California’s snowpack, aided by atmospheric rivers, could help drought

But the bountiful precipitation has also been a double-edged sword, creating a political challenge for negotiators trying to agree on painful cuts, according to analysts following the talks.

“If severe, extreme drought conditions continued, then it’s easier for them to sell additional cuts,” said Michael J. Cohen, a senior researcher with the Pacific Institute and an expert on the Colorado River. “But there’s this public perception that, ‘Look, there’s flooding. Why do we need to take additional actions now when there was so much water through all these recent storms?’”

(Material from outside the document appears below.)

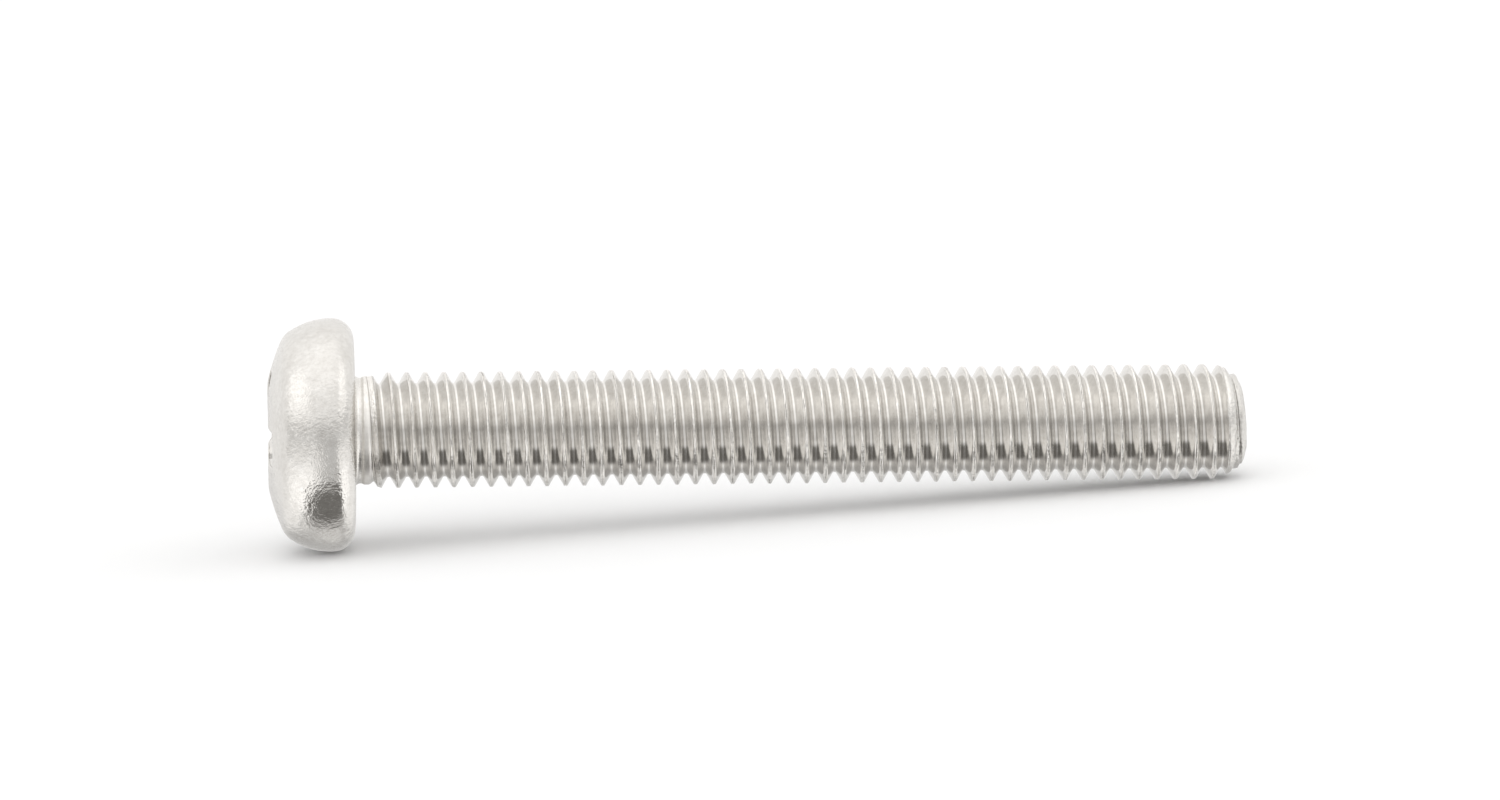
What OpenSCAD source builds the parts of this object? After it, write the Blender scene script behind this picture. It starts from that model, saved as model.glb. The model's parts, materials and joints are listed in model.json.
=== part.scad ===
// Machine screw, M8 x 60, raised cheese (pan) head with a No. 4 cross recess,
// right-hand coarse thread to the head. Stainless steel, one solid.
//
// Frame: millimetres, +Z up. The origin is the centre of the bearing face under
// the head. The screw lies on a level surface as it comes to rest: on the rim of
// its head and on the last full thread crest, head towards -X, point towards +X,
// so its axis falls from the head to the point by rest_tilt degrees.
//
// The thread is drawn as a plain cylinder at the crest diameter. Its lead is
// `pitch` and its hand is right.

/* [Thread] */
// Crest diameter of the thread (M8 6g runs from 7.76 to 7.97)
crest_d = 7.8; // [7.76:0.01:7.97]
// Length from the bearing face to the end of the point
screw_len = 60; // [16:1:100]
// Plain neck between the bearing face and the first thread
neck_len = 1.0; // [0.8:0.1:3]
// Diameter of the neck, close to the pitch diameter
neck_d = 7.3; // [7.1:0.05:7.5]
// Length over which the thread runs out at the neck
runout_len = 0.9; // [0.3:0.1:1.5]
// Fillet between neck and bearing face
fillet_r = 0.4; // [0.3:0.05:0.6]
// Length of the tapered point
point_len = 2; // [1.5:0.1:3]
// Diameter of the flat end of the point
point_d = 5.8; // [5:0.1:6.2]

/* [Head] */
// Largest diameter of the head
head_d = 15.7; // [15.5:0.02:16]
// Height of the head above the bearing face
head_h = 5.8; // [5.7:0.05:6]
// Radius that rounds the rim onto the bearing face
rim_r = 1.5; // [1.1:0.1:1.6]
// Radius of the side of the head, from the rim up to the crown
side_r = 5.1; // [5:0.1:5.6]
// Radius of the domed crown
crown_r = 16; // [14:1:20]
// How much of the dome's tip the flat round the recess takes off
crown_flat = 0.39; // [0.3:0.01:0.45]
// How far the forged head sits off the thread's axis, towards the surface below
head_off = 0.27; // [0:0.01:0.35]

/* [Cross recess] */
// Diameter across the wings at the mouth
recess_m = 9.0; // [8.6:0.1:9.2]
// Diameter where the wing tips meet the bottom cone
recess_g = 5.08; // [4.8:0.02:5.2]
// Width of a wing at the bottom
wing_w = 1.2; // [1.1:0.05:1.4]
// Draft of a wing's two sides, in degrees
wing_draft = 7; // [5:0.5:8]
// Slope of a wing's outer edge from the axis, in degrees
wing_slope = 26.5; // [26:0.25:27]
// Turn of the recess about the screw's axis, in degrees
recess_turn = 84; // [0:1:90]

/* [Hidden] */
$fn = 96;

crest_r = crest_d / 2;
neck_r = neck_d / 2;
point_r = point_d / 2;
head_r = head_d / 2;

// The point: crests start to fall at full_end, and fall faster to the end.
full_end = screw_len - point_len;

// Rest attitude: the line that touches the rim's round and the last full crest.
rest_a = full_end + rim_r;
rest_b = (head_r - rim_r + head_off) - crest_r;
rest_tilt = asin(rim_r / sqrt(rest_a * rest_a + rest_b * rest_b)) + atan(rest_b / rest_a);

// Recess: the mouth lies where the wings cut the crown, mouth_h above the
// bearing face; the wings end wing_deep below it and the bottom cone starts.
crown_top = head_h + crown_flat;
mouth_h = min(head_h, crown_top - crown_r + sqrt(crown_r * crown_r - recess_m * recess_m / 4));
wing_deep = (recess_m - recess_g) / 2 / tan(wing_slope);
wing_bottom = mouth_h - wing_deep;
cone_deep = 0.8;
cone_slope = 28;
over = 1;

// Radius r across and height h up: the head's half section.
module head_section() {
    intersection() {
        union() {
            square([head_r - rim_r, rim_r]);
            square([head_r - side_r + 0.5, head_h]);
            intersection() {
                translate([head_r - rim_r, rim_r]) circle(r = rim_r);
                square([head_r + 1, rim_r]);
            }
            intersection() {
                translate([head_r - side_r, rim_r]) circle(r = side_r);
                translate([0, rim_r]) square([head_r + 1, head_h]);
            }
        }
        translate([0, crown_top - crown_r]) circle(r = crown_r);
        square([head_r + 1, head_h]);
    }
}

// The shank's half section: neck, run-out, thread at its crests, point.
module shank_section() {
    difference() {
        polygon([
            [0, over], [neck_r + fillet_r, over], [neck_r + fillet_r, -fillet_r],
            [neck_r, -fillet_r], [neck_r, -neck_len],
            [crest_r, -neck_len - runout_len], [crest_r, -full_end],
            [crest_r - 0.17, -full_end - 0.36 * point_len],
            [point_r + 0.4, -full_end - 0.78 * point_len],
            [point_r, -screw_len], [0, -screw_len]
        ]);
        translate([neck_r + fillet_r, -fillet_r]) circle(r = fillet_r);
    }
}

// One pair of opposite wings, wider at the mouth by the draft.
module wing_pair(w, draft, low, high) {
    t = w / 2 + (high - low) * tan(draft);
    translate([-recess_m, 0, 0]) rotate([90, 0, 90])
        linear_extrude(height = 2 * recess_m)
            polygon([[-w / 2, low], [w / 2, low], [t, high], [-t, high]]);
}

// The recess: two pairs of wings and the sloped corners between them, inside
// the cone of the wing tips and the shallow cone at the bottom.
module cross_recess() {
    low = wing_bottom - cone_deep;
    top = head_h + over;
    core = 1.85;
    intersection() {
        rotate_extrude() polygon([
            [0, low], [recess_g / 2 - cone_deep / tan(cone_slope), low],
            [recess_g / 2, wing_bottom],
            [recess_g / 2 + (top - wing_bottom) * tan(wing_slope), top], [0, top]
        ]);
        union() {
            wing_pair(wing_w, wing_draft, low, top);
            rotate([0, 0, 90]) wing_pair(wing_w, wing_draft, low, top);
            intersection() {
                rotate([0, 0, 45]) wing_pair(core, 12, low, top);
                rotate([0, 0, 135]) wing_pair(core, 12, low, top);
            }
        }
    }
}

// The screw upright, head up, bearing face at z = 0.
module screw_upright() {
    difference() {
        union() {
            translate([-head_off, 0, 0]) rotate_extrude() head_section();
            rotate_extrude() shank_section();
        }
        translate([-head_off, 0, 0]) rotate([0, 0, recess_turn]) cross_recess();
    }
}

// The screw as it lies.
module screw() {
    color([0.80, 0.79, 0.77]) rotate([0, rest_tilt - 90, 0]) screw_upright();
}

screw();
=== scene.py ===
# The look of the machine screw: one closed mesh with its helical thread, cross
# recess and forged head, in procedural stainless steel, on a pale studio floor.
import json
import math

import bmesh
import bpy
import numpy as np
from mathutils import Matrix, Vector


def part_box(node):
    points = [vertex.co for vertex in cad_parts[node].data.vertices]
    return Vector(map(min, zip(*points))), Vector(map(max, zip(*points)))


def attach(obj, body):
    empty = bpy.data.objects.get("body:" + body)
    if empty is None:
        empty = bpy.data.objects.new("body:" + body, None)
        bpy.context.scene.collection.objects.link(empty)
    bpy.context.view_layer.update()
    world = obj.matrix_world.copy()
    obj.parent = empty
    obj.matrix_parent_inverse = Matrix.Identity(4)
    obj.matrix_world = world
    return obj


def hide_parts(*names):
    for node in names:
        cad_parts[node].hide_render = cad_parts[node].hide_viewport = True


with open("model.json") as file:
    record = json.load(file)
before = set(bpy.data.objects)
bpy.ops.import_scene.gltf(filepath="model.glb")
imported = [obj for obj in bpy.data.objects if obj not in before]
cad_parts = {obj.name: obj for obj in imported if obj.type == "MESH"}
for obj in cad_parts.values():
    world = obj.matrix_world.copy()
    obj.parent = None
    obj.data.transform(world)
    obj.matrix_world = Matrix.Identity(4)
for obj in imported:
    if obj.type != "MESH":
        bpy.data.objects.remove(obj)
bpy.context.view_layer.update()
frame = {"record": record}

# ---------------------------------------------------------------- frame
MOUNTS = {m["name"]: m for m in frame["record"]["mounts"]}
AX = np.array(MOUNTS["bearing_face"]["axis"], float)
AX /= np.linalg.norm(AX)
YY = np.array([0.0, 1.0, 0.0])
UP = np.cross(YY, AX) * -1.0
UP = UP if UP[2] > 0 else -UP
TO_CAM = -YY
FLOOR_Z = float(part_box("screw")[0][2])

# sizes in millimetres; s runs from the bearing face to the point, along the axis
PITCH = 1.25
CREST_R = float(MOUNTS["thread"]["dims"]["r_mm"])
ROOT_R = 3.13
NECK_R = 3.65
HEAD_H = 5.8
HEAD_R = 7.85
RIM_R = 1.5
SIDE_R = 5.1
CROWN_R = 16.0
CROWN_TOP = HEAD_H + 0.39
HEAD_OFF = 0.27
RECESS_TURN = math.radians(84)


# ---------------------------------------------------------------- camera
def camera_axes(elevation):
    """Forward, right and down of a camera that sees the screw's axis as framed."""
    fwd_on_ax = 0.06962
    sin_e = math.sin(math.radians(elevation))
    fx = (fwd_on_ax + sin_e * AX[2]) / AX[0]
    fwd = np.array([fx, math.sqrt(1 - fx * fx - sin_e * sin_e), -sin_e])
    across = AX - fwd * (AX @ fwd)
    across /= np.linalg.norm(across)
    other = np.cross(fwd, across)
    other = other if other[2] < 0 else -other
    roll = math.radians(-0.617)
    right = across * math.cos(roll) - other * math.sin(roll)
    down = across * math.sin(roll) + other * math.cos(roll)
    return fwd, right, down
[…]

The past two years have also seen healthy winter snow accumulation in the Rockies only to have runoff levels into Lake Powell that were a fraction of normal, as terrain dried out by the warming climate absorbed more of the water before it can reach the reservoir. The water level in Lake Powell has fallen about a foot this year and stands 33 feet above the threshold where Glen Canyon Dam could no longer produce power.

“There’s a problem of aridification. But on top of that, there’s a problem with the rules,” Cohen said. “The rules governing the system are not sustainable.”

Drought and the Colorado River

What is the Colorado River? Running southwest from the Rocky Mountains to Mexico’s Gulf of California, the river runs through seven states in the American West. It powers agricultural land and urban areas, serving roughly 1 in 10 Americans.

Why is the river drying up? A combination of chronic water overuse and historic drought conditions are creating chaos. The dry period has lasted more than two decades, draining the major reservoirs along the river. The amount of water being used far exceeds what’s actually available.

What’s being done? The Biden administration is pushing to cut 2 to 4 million acre-feet in water usage, and is in negotiations with the seven states affected. California, despite using more water than any state, is the remaining holdout. It has offered its own plan to conserve water.